Many rice fields later, we get to the more touristed area of Angkor, bypassing the required entrance pass checkpoint because either we're indistinguishable from other Cambodians riding three to a 110cc moto, or out of respect for the robe.
So here I am, at Angkor Wat. After hearing tales about it and longing to go for ages, I am finally here. Stepping my first step onto the long pathway towards the central complex, I am blessed with a vision. I can see fractals, infinite in their minutiae but gloriously simple. I see the spirals flowing, twirling between the tops of the Wat's towers. The black and white colours turn and turn, deconstruct and melt into one, spinning, spinning in control but exhibiting entropy perfectly, etching themselves permanently into history.
In my corporeal self again, I feel awake, my legs feel spritely, taking me closer. I am drawn to the spires. Sasket walks by my side, quietly, also in awe which only adds to the effect. The long walk up the serpentine, through the first gates, along the central path, elevates my anticipation notch by notch until I can feel my legs literally running. The stream of people leaving only firms my resolve to see Angkor Wat on my terms. The light is fading quickly, a potentially stormy evening is lurking, basking Angkor Wat's dramatic West face in a somber glow. A dark smile.
It is into this smile that I step. The smell of rot comes and goes as I climb up into the playful courtyards. I ponder. Taking a seat on an unusual ledge, I peer over at Sasket who is in meditation. Is he purifying his thoughts? The light changes. The sky is clearing. Angkor takes over. It tells so many stories and has a seemingly infinite amount of detail in its work but it isn't busy or gaudy. Made from the same stone throughout, it has a uniform shade and tone which doesn't take anything away from the artistry. Perhaps the Khmer knew that it is a canvas unto itself, lit by the sun to achieve a different kind of photonic splendour.
Nuns and monks are omnipresent; photographers and admirers, pilgrims of all sorts have explored every nook, every cranny. The reflective pools out front are idyllic, with just the right number of palms in the foreground.
Sasket quietly tells me of its mysteries. It must be a tomb because it has the weight of mortality. It must be a temple because it tries so hard to impress its divinities.

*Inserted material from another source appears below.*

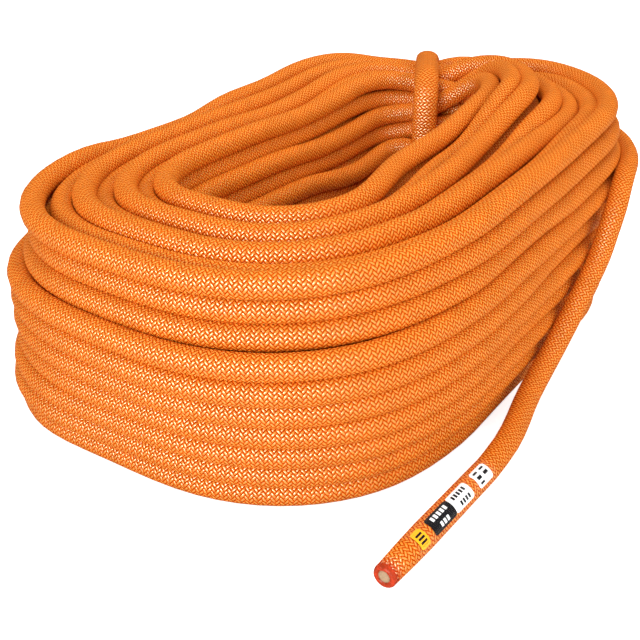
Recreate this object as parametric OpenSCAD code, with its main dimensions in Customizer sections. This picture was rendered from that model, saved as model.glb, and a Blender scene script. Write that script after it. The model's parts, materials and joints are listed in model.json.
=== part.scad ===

Angkor Wat has entranceways. It has halls. It has levels representing Hell, Earth, and Heaven. It is symmetrical yet whimsical. It is serene and sinister. It is lavish and austere. But to appreciate it, one must take it as a whole and swallow the conundrums.
Every once in a while, something or someone would happen. It brought it all to life. As majestic and historical as Angkor Wat is, it is also very much alive. People visit it everyday. Faces in awe. Children at play. Guards proud. Faithful at pray.

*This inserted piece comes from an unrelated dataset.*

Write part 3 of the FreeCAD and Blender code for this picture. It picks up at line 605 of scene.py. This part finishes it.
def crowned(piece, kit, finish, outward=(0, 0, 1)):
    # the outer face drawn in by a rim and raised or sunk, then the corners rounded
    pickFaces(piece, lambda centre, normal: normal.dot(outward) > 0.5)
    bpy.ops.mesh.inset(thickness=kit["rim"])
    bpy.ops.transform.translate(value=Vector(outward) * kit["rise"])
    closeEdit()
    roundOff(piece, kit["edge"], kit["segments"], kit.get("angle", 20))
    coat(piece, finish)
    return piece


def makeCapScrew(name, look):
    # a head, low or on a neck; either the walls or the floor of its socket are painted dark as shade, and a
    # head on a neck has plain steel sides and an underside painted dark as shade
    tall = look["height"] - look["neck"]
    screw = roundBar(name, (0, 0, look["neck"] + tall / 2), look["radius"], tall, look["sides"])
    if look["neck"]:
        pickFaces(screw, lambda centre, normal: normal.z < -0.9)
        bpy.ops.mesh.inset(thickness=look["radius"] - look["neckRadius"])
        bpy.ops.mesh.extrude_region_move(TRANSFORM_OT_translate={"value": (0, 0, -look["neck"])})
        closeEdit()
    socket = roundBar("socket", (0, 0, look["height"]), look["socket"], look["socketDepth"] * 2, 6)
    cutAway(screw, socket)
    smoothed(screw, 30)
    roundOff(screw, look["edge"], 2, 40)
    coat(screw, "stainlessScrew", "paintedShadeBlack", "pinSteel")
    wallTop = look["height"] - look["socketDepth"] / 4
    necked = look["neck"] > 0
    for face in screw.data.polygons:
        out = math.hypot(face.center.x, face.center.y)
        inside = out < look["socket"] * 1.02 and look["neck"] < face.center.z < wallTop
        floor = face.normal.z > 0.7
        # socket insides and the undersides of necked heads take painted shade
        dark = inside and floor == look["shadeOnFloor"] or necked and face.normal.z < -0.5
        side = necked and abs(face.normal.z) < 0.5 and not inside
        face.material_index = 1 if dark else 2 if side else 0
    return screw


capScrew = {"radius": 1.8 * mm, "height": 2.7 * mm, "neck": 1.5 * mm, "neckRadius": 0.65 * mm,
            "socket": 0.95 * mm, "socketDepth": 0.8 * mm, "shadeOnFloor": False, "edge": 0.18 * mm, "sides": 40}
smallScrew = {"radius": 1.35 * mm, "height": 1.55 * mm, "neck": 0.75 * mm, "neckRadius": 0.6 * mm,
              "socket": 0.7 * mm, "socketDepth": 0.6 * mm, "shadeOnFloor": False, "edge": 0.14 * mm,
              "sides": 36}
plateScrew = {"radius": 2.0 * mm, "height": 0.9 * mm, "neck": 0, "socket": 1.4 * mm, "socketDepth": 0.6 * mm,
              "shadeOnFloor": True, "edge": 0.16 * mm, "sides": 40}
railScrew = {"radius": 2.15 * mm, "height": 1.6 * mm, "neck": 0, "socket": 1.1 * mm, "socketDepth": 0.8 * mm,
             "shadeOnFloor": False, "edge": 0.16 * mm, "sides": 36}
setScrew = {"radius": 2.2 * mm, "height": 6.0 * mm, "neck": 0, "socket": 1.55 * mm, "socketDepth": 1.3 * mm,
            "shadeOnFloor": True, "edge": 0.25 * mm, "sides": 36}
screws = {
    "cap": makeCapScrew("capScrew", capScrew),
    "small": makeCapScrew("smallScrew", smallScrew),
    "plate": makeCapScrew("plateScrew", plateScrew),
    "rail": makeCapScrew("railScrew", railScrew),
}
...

I see a round-faced security guard looking out towards the jungle. She is no more than three metres away from me. Behind her, the ancient brown stone and lush green jungle could not make a more perfect backdrop for the evenness of her features, the drab grey of her uniform, the bright red Khmer lettering on her armband. When she catches me staring at her, she looks embarrassed. A sweet smile emanates. I keep looking at her as she walks past, to my left, sighing audibly.

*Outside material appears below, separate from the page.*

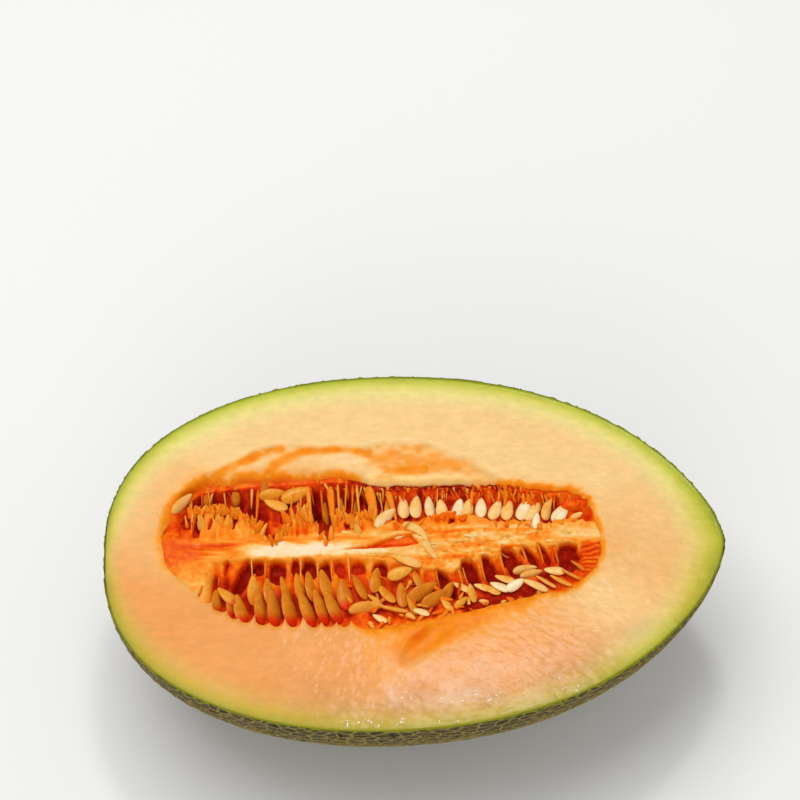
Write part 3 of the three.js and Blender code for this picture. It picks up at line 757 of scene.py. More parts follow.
roughness = add(netted_skin, "MapRange", {
    "Value": cork_value, "From Min": 0.0, "From Max": 0.6, "To Min": 0.42, "To Max": 0.85,
})
bump = add(netted_skin, "Bump", {"Height": crumbs, "Strength": 0.5, "Distance": 0.00025})
shader = add(netted_skin, "BsdfPrincipled", {
    "Base Color": colour, "Roughness": roughness, "Normal": bump, "IOR": 1.45, "Specular IOR Level": 0.2,
    "Specular Tint": linear("ffe0a8"),
})
add(netted_skin, "OutputMaterial", {"Surface": shader})
rind.data.materials.append(netted_skin)
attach(rind, "root")


# Seed pulp
# The placenta that fills the cavity: pale pith along the middle, and wet orange pulp that falls
# away on both sides of it in folds and pits, down to the wall where the seeds sat. It is soft,
# grew to the wall all round, and was cut through with the melon.

PULP_GAP = 1.3
TOP_DEPTH = 0.8
TOP_FALL = {"from": 5.0, "over": 12.0, "depth": 0.8}  # the top falls towards its far edge
# The two edges of the pulp's flat top. Tufts reach out over the trough along the far one.
TOP_FAR = np.array([
    (-94, 6), (-88, 5), (-86, 12), (-81, 19), (-72, 20), (-64, 17.5), (-57, 10.5), (-53.5, 5.5),
    (-51, 5.5), (-46.5, 13), (-43, 17.5), (-38, 15.5), (-35, 7), (-31.5, 5.5), (-29, 14), (-26, 17),
    (-22.5, 12), (-18.5, 16), (-14, 15.5), (-4, 10), (6, 13.5), (14, 15), (21, 13), (30, 10.5),
    (42, 10.5), (49, 9), (58, 11), (66, 10),
], float)
TOP_NEAR = np.array([
    (-94, 4), (-88, -4), (-75, -2.5), (-58, -2), (-20, -2.8), (-8, -4.5), (4, -7.5), (14, -9),
    (19, -5.5), (27, -4), (35, -1), (45, 0.5), (57, 0.5), (68, 2),
], float)
# The troughs beside it: x and greatest depth, then the share of that depth on the way from the
# top's edge to the cavity's wall.
FAR_TROUGH = np.array([
    (-92, 1.5), (-86, 4), (-82, 8), (-58, 8), (-53, 5.5), (-41, 5.5), (-37, 8.5), (-12, 7.5),
    (0, 5.5), (60, 5), (66, 3), (69, 1.5),
], float)
NEAR_TROUGH = np.array([
    (-90, 1), (-80, 2.5), (-74, 7), (-70, 8.5), (-25, 8.5), (0, 7), (20, 7.5), (50, 6.5), (62, 4),
    (68, 2),
], float)
FAR_FALL = np.array([(0, 0), (0.12, 0.7), (0.45, 1), (0.75, 0.75), (1, 0.1)], float)
NEAR_FALL = np.array([(0, 0), (0.06, 0.2), (0.25, 0.36), (0.4, 0.6), (0.55, 0.62), (1, 0.3)], float)
# Tones along X of the pulp that coats the far wall, and of the trough beside the top for depths, darker
# deeper down as painted shade.
WALL_TONES = np.array([
    (-94, 0.56), (-84, 0.62), (-78, 0.78), (-66, 0.8), (-58, 0.74), (-46, 0.72), (-38, 0.74),
    (-14, 0.88), (34, 0.9), (46, 0.74), (60, 0.62), (70, 0.56),
], float)
DEPTH_SHADE_TONES = np.array([(0.6, 0.34), (1.6, 0.44), (3.5, 0.62), (6, 0.82), (9, 0.92), (12, 0.96)])
PULP_OVERLAP = 1.2  # the pulp goes this far into the flesh, so that no gap shows at the wall
PULP_COLUMNS = 500
PULP_ROWS = 180
UNDER_ROWS = 8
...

Later, I see Sasket on a stone balcony. I could swear that he's posing. He knows all the right angles. He knows the telling perspectives. He has an intimate understanding of lighting that only a few trained photographers have mastered. He has wrapped his robes tight around his lean body to amplify his insignificance. He has bought the brightest saffron silk possible for his robe. There is no doubt in my mind, he is a poser: posing for the camera, posing for the tourists, maybe even posing for the security guard. Photogenic to the extreme, he is part of the fabric of the place and he knows it.
I see his conflict in his brow. His need to be a man. The temptation. Taught every day to cherish all things, to dispel ego, to turn affectionate love to wishing love. He has moved so much further along the path to enlightenment than most. And yet, I see it in his brow. The desirous temptation. And here he is in deep meditation, trying to liberate himself from samsara.
Clouds come back. Then dissipate. The sky is transformed. Where before there was a steely grey, there is now a blend of subdued colours, a pink, a patch of red, bluish greys, and a speck of baby blue.
How many places on this Earth have such elusive and stunning beauty? Everywhere there is power that minimizes my presence and reduces me to a minor but extremely appreciative spectator. Whether it be a sinewy spire or a Khmer smile, the indelible mark it leaves on you is constant, eternal, unending like a fractal.
Sasket and I munch on a baguette he has smuggled in. We tear pieces off with our teeth and chew loudly, sitting like garudas on top of one of the pyramids. Once in a while, we see a pretty girl below and nudge each other.
Walking down, I contemplate. When we talk of relics of world significance that are a thousand years old, it is easy to recite platitudes about their importance, their architectural significance, and their enduring mysteries. Instead, I think about this place where thousands of playful apsaras, hundreds of serenely smiling faces, and seas of serpents coexist, mingling with my sensibilities, further enhancing my sense of displacement, erasing my preconceptions about beauty and evil, rearranging my perspective on art and power forever.
"How do I submit to the selflessness of beauty every day?" I ask this of myself. I ask this of Sasket. His unassuming glow is his response, not his answer, for he has none.